Thursday, May 6, 2010

Death of an era? Yes. But is it a bad thing….

Ernie Harwell This past Tuesday evening, I heard the sad news of Ernie Harwell passing. He was not a close friend of mine or someone I had even met before. He was the longtime Detroit Tigers baseball broadcaster. He spent 42 of his 55 years in broadcasting with the Tigers. That is unreal in this day in age!

It did make me think of a sad day in June 2002. I was just a month out of college and was working in minor league baseball when I heard that Jack Buck had passed away. Jack Buck was the longtime St. Louis Cardinals broadcaster who also called many World Series Games (“I cannot believe what I just saw,” Kirk Gibson’s Homerun in 1988.) to several Super Bowl throughout the late 20th century. What I think made the event even more challenging to Cardinal fans, was that just a few days later, the Cardinals starting pitcher Daryl Kile was found dead in his hotel room.

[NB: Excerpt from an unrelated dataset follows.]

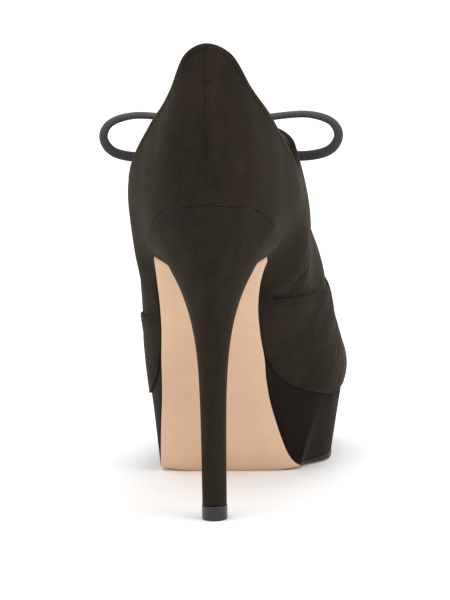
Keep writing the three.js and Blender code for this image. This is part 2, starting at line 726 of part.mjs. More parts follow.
function heelTipGeometry() {
  const rings = [0, HEEL_TIP_HEIGHT].map((z) => {
    const half = stemRing(HEEL_TIP_WIDTH, HEEL_TIP_DEPTH, HEEL_TIP_CENTRE, z, TIP_POINTS, TIP_TURN);
    const other = half.map((p) => new THREE.Vector3(-p.x, p.y, p.z));
    return ringOf(half, other, []);
  });
  return ringSolid(rings, TIP_POINTS, 0);
}

// Tongue: it lies under the facings and stands a little above them
function rowAtHalf(place, half, side) {
  const centre = bottomEdge(alongAt(place)).centre;
  let t = 1;
  while (t > 0.3 && Math.abs(lastPoint(place, t, side).x - centre) < half) {
    t -= 0.004;
  }
  return t;
}

const TONGUE_COLUMNS = 5;
const TONGUE_STEPS = 11;
const TONGUE_TAPER = 0.75;
const TONGUE_JOIN = 1;
const TONGUE_TOP = [
  { share: 0.45, width: 0.92 },
  { share: 0.8, width: 0.78 },
  { share: 1.0, width: 0.55 },
];

function tongueRow(place, half, depth) {
  const sides = {};
  for (const side of [-1, 1]) {
    const low = rowAtHalf(place, half, side);
    sides[side] = [];
    for (let j = 0; j < TONGUE_COLUMNS; j += 1) {
      sides[side].push(shell(place, mix(low, 1, j / (TONGUE_COLUMNS - 1)), side, -depth));
    }
  }
  const right = sides[1].reverse();
  if (right[0].distanceTo(sides[-1][TONGUE_COLUMNS - 1]) < TONGUE_JOIN) {
    const join = right[0].clone().add(sides[-1][TONGUE_COLUMNS - 1]).multiplyScalar(0.5);
    right[0].copy(join).x += TONGUE_JOIN / 2;
    sides[-1][TONGUE_COLUMNS - 1].copy(join).x -= TONGUE_JOIN / 2;
  }
  return [...sides[-1], ...right];
}

function tongueGeometry() {
  const upper = [];
  const lower = [];
  const outerDepth = UPPER_WALL + CLEARANCE;
  const innerDepth = outerDepth + TONGUE_THICKNESS;
  const first = placeOf(FACING_TOP);
  const last = placeOf(THROAT_END) + 2;
  const half = TONGUE_WIDTH / 2;
  const rows = (depth) => {
    const result = [];
    for (let i = 0; i <= TONGUE_STEPS; i += 1) {
      const share = i / TONGUE_STEPS;
      const place = mix(first, last, share);
      const drop = TONGUE_DROP * (1 - clamp(3 * share, 0, 1)) + TONGUE_TOE_DROP * share;
      result.push(tongueRow(place, half * mix(1, TONGUE_TAPER, share), depth + drop));
    }
    const rise = result[0][TONGUE_COLUMNS].clone().sub(result[1][TONGUE_COLUMNS]).normalize();
    rise.y -= TONGUE_LEAN;
    rise.normalize();
    const centre = bottomEdge(FACING_TOP).centre;
    for (const { share, width } of TONGUE_TOP) {
      const row = tongueRow(first, half, depth + TONGUE_DROP).map((p) => {
        const moved = p.clone().addScaledVector(rise, TONGUE_RISE * share);
        moved.x = centre + (moved.x - centre) * width;
        return moved;
      });
      result.unshift(row);
    }
    return result;
  };
  upper.push(...rows(outerDepth));
  lower.push(...rows(innerDepth));
  return plate(upper, lower);
}

// Lace: holes in both facings, crossings over the tongue, and a bow
const FIRST_HOLE = 0.45;
const HOLE_RUN = 0.93;
const HOLE_CUT = 5;
const CROSSING_TURN = 0.3;
const CROSSING_STEPS = 5;

function facingHole(pair, side) {
  const share = (pair + FIRST_HOLE) / LACE_PAIRS;
  const place = mix(placeOf(FACING_TOP), placeOf(THROAT_END), share * HOLE_RUN);
  const edge = lastPoint(place, 1, side);
  let t = 1;
  while (t > 0.4 && lastPoint(place, t, side).distanceTo(edge) < LACE_HOLE_INSET) {
    t -= 0.002;
  }
  return { place, t, side };
}

function roundShape(diameter, sides) {
  const shape = new THREE.Shape();
  for (let i = 0; i < sides; i += 1) {
    const angle = (2 * Math.PI * i) / sides;
    const x = (diameter / 2) * Math.cos(angle);
    const y = (diameter / 2) * Math.sin(angle);
    if (i === 0) {
      shape.moveTo(x, y);
    } else {
      shape.lineTo(x, y);
    }
  }
  shape.closePath();
  return shape;
}

function cord(points, steps) {
  const curve = new THREE.CatmullRomCurve3(points, false, 'centripetal');
  const shape = roundShape(LACE_DIAMETER, 8);
  const geometry = new THREE.ExtrudeGeometry(shape, { steps, bevelEnabled: false, extrudePath: curve });
  return mergeVertices(new THREE.BufferGeometry().copy(bare(geometry)), MERGE);
}

function bare(geometry) {
  geometry.deleteAttribute('normal');
  geometry.deleteAttribute('uv');
  return geometry;
}

const laceLift = LACE_DIAMETER / 2 + 2 * CLEARANCE;

function crossing(from, to) {
  const middle = (from.place + to.place) / 2;
  const start = shell(from.place, from.t, from.side, laceLift);
  const end = shell(to.place, to.t, to.side, laceLift);
  const near = shell(mix(from.place, to.place, CROSSING_TURN), 1, from.side, laceLift);
  const far = shell(mix(to.place, from.place, CROSSING_TURN), 1, to.side, laceLift);
  const top = shell(middle, 1, from.side, laceLift);
  top.add(shell(middle, 1, to.side, laceLift)).multiplyScalar(0.5);
  return cord([start, near, top, far, end], CROSSING_STEPS);
}

function laceCrossingsGeometry() {
  const tubes = [];
  for (let pair = 0; pair < LACE_PAIRS - 1; pair += 1) {
    tubes.push(crossing(facingHole(pair, -1), facingHole(pair + 1, 1)));
    tubes.push(crossing(facingHole(pair, 1), facingHole(pair + 1, -1)));
  }
  tubes.push(crossing(facingHole(0, -1), facingHole(0, 1)));
  const joined = tubes.map(toManifold).reduce((a, b) => a.add(b));
  return fromManifold(joined);
}

function cutLaceHoles(geometry) {
  let body = toManifold(geometry);
  for (let pair = 0; pair < LACE_PAIRS; pair += 1) {
    for (const side of [-1, 1]) {
      const hole = facingHole(pair, side);
      const centre = shell(hole.place, hole.t, side, 0);
      const axis = lastNormal(hole.place, hole.t, side);
      const pin = new THREE.CylinderGeometry(LACE_HOLE / 2, LACE_HOLE / 2, UPPER_WALL * HOLE_CUT, 10);
      pin.applyQuaternion(new THREE.Quaternion().setFromUnitVectors(new THREE.Vector3(0, 1, 0), axis));
      pin.translate(centre.x, centre.y, centre.z);
      body = body.subtract(toManifold(pin));
    }
  }
  return fromManifold(body);
}

const shoe = new THREE.Group();
shoe.name = 'shoe';

function add(name, geometry, colour, roughness, metalness = 0) {
  const material = new THREE.MeshStandardMaterial({ color: colour, roughness, metalness });
  const mesh = new THREE.Mesh(geometry, material);
  mesh.name = name;
  geometry.translate(0, -HEEL_TIP_CENTRE, 0);
  shoe.add(mesh);
}

const SUEDE = 0x3a302a;
const LEATHER = 0xdcb896;
const LINING = 0x9a7f66;
const PLASTIC = 0x161413;
const LACE = 0x3c3a37;

// The bow lies in front of the top of the facings: out is sideways from the knot, in millimetres
const BOW = new THREE.Vector3(0, 102.8, 148.6);
const KNOT = new THREE.Vector3(4.2, 2.6, 3.6);
const LOOP_ROUTE = [
  { out: 4.1, ahead: 0.2, up: 1.7 },
  { out: 14, ahead: 2.0, up: 4.6 },
  { out: 26, ahead: 2.6, up: 6.4 },
  { out: 37.5, ahead: 2.8, up: 6.8 },
  { out: 46.8, ahead: 3.0, up: 3.8 },
  { out: 50.0, ahead: 3.2, up: -2.3 },
  { out: 46.2, ahead: 3.2, up: -8.4 },
  { out: 37, ahead: 3.0, up: -10.8 },
  { out: 26, ahead: 3.2, up: -10.2 },
  { out: 14, ahead: 3.0, up: -6.2 },
  { out: 4.1, ahead: 0.4, up: -1.9 },
];
const END_ROUTE = [
  { out: 2.2, ahead: 1.0, up: -3.8 },
  { out: 5, ahead: 7.0, up: -8.6 },
  { out: 8.5, ahead: 10.6, up: -14.6 },
  { out: 11.5, ahead: 14.5, up: -20.6 },
  { out: 13.5, ahead: 18, up: -26.6 },
  { out: 15, ahead: 21.5, up: -32.6 },
];
const LOOP_STEPS = 24;
const END_STEPS = 9;

function fromBow(route, side) {
  return route.map(({ out, ahead, up }) => new THREE.Vector3(side * out, ahead, up).add(BOW));
}

function knotGeometry() {
  const knot = new THREE.SphereGeometry(1, 10, 6);
  knot.scale(KNOT.x, KNOT.y, KNOT.z);
  knot.translate(BOW.x, BOW.y, BOW.z);
  return mergeVertices(bare(knot), MERGE);
}

add('upper', cutLaceHoles(upperGeometry()), SUEDE, 0.95);
add('insole', insoleGeometry(), LINING, 0.7);
add('outsole', outsoleGeometry(), LEATHER, 0.45);
add('platform', platformGeometry(), SUEDE, 0.95);
add('heel', heelGeometry(), SUEDE, 0.95);
add('heel_tip', heelTipGeometry(), PLASTIC, 0.25);
add('tongue', tongueGeometry(), SUEDE, 0.95);
add('lace_crossings', laceCrossingsGeometry(), LACE, 0.85);
add('lace_knot', knotGeometry(), LACE, 0.85);
add('lace_loop_left', cord(fromBow(LOOP_ROUTE, -1), LOOP_STEPS), LACE, 0.85);
add('lace_loop_right', cord(fromBow(LOOP_ROUTE, 1), LOOP_STEPS), LACE, 0.85);
add('lace_end_left', cord(fromBow(END_ROUTE, -1), END_STEPS), LACE, 0.85);
add('lace_end_right', cord(fromBow(END_ROUTE, 1), END_STEPS), LACE, 0.85);

export default shoe;
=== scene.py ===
import math

import bmesh
import bpy
from mathutils import Matrix, Quaternion, Vector, noise
from mathutils.bvhtree import BVHTree
from mathutils.kdtree import KDTree


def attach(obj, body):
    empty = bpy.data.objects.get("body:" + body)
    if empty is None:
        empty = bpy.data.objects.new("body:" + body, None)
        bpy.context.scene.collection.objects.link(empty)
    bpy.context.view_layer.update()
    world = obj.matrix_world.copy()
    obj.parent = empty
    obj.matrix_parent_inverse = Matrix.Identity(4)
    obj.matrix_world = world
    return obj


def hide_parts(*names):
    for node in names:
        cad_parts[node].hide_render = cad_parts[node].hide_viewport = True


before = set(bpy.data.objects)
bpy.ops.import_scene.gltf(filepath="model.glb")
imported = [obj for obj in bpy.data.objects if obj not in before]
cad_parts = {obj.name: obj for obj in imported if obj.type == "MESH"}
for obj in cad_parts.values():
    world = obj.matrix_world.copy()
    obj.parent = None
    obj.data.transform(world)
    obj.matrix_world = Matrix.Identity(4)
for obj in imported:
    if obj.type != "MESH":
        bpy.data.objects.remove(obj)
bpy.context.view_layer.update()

MM = 0.001


# Camera: a long lens behind the heel, a little above it and turned to the inner side of the foot.
# The frame leans by less than a degree, as the photograph does.
CAMERA_PLACE = Vector((93.2, -1731.8, 366.1)) * MM
CAMERA_AIM = Vector((3.1, 46.0, 83.2)) * MM
CAMERA_ROLL = math.radians(-0.8)
LENS_TO_WIDTH = 9.62
SENSOR_WIDTH = 36.0

forward = (CAMERA_AIM - CAMERA_PLACE).normalized()
right = forward.cross(Vector((0, 0, 1))).normalized()
right = Quaternion(forward, -CAMERA_ROLL) @ right
above = right.cross(forward)
lens = bpy.data.cameras.new("camera")
lens.sensor_fit = "HORIZONTAL"
lens.sensor_width = SENSOR_WIDTH
lens.lens = SENSOR_WIDTH * LENS_TO_WIDTH
lens.clip_end = 40
camera = bpy.data.objects.new("camera", lens)
turn = Matrix((right, above, -forward)).transposed().to_4x4()
camera.matrix_world = Matrix.Translation(CAMERA_PLACE) @ turn
bpy.context.scene.collection.objects.link(camera)
bpy.context.scene.camera = camera


# Studio: a pale floor that runs out of the frame, a wide soft light overhead, one softbox on each side
# of the heel, and one beyond the toe that grazes the nap on the edges.
FLOOR_SIZE = 24.0
FLOOR_WHITE = (0.93, 0.93, 0.93, 1)
SOFTBOXES = [
    ("overhead", (0.0, -0.3, 2.4), (0.0, 0.05, 0.0), 2.6, 45),
    ("left", (-2.0, -1.5, 1.2), (0.0, 0.05, 0.1), 1.3, 10),
    ("right", (2.1, -1.1, 1.3), (0.0, 0.05, 0.1), 1.3, 16),
    ("front", (0.5, 2.6, 1.5), (0.0, 0.05, 0.1), 1.6, 22),
]
WORLD_WHITE = (1, 1, 1, 1)
WORLD_STRENGTH = 0.68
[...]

I remember those nights growing up that I would “borrow” my parents’ portable radio player (even had a tape deck too!) and had the headphones on listening to Cardinals’ games many nights growing up. I had to hide it when the parents would check up on me in my room and fake being asleep. They would leave and the radio was back on. I still specifically remember Jack Buck calling the last out in the 1992 World Series between the Atlanta Braves and the Toronto Blue Jays (Otis Nixon: Really, a drag bunt for a hit and you hit it to the pitcher??? Come on!). Jack Buck had a patented voice and so did Ernie Harwell. Jack Bucks

Harry Carey was another one of the great broadcasters for the Cubs and so was Harry Calas of the Phillies. They are slowly passing away as their times have come. Some have had crazy reputations away from the both or in Carey’s sake, in the both while enjoying an ice cold beverage of choice. I have a feeling those times are changing. No more hiding to listen to games or no more patented voices like those mentioned above. These men would gather so many people together throughout the country by simply making you feel apart of the game. I still get chills hearing the call of all Cardinals’ calls “Go Crazy Folks, Go Crazy.” I was FIVE at the time that happened and do not remember that exact moment, but Cardinal fans will always say they remember it.

Ernie Harwell lived 92 years and retired in 2002. He was quite a religious man and started the season with the same quote ever year.

“For, lo, the winter is past,
The rain is over and gone;
The flowers appear on the earth;
The time of the singing of birds is come,
And the voice of the turtle is heard in our land” (Song of Solomon Chapter 2:11-12).

Enjoy these memories Tiger fans. It gives you a chance to reflect on your times growing up listening to Mr. Harwell at night as you quietly cheered on your Tigers. It does not look like there will be another, and to be honest, that may not be a bad thing. Sometimes memories are not to be relived; but to be remembered and to simply make you smile.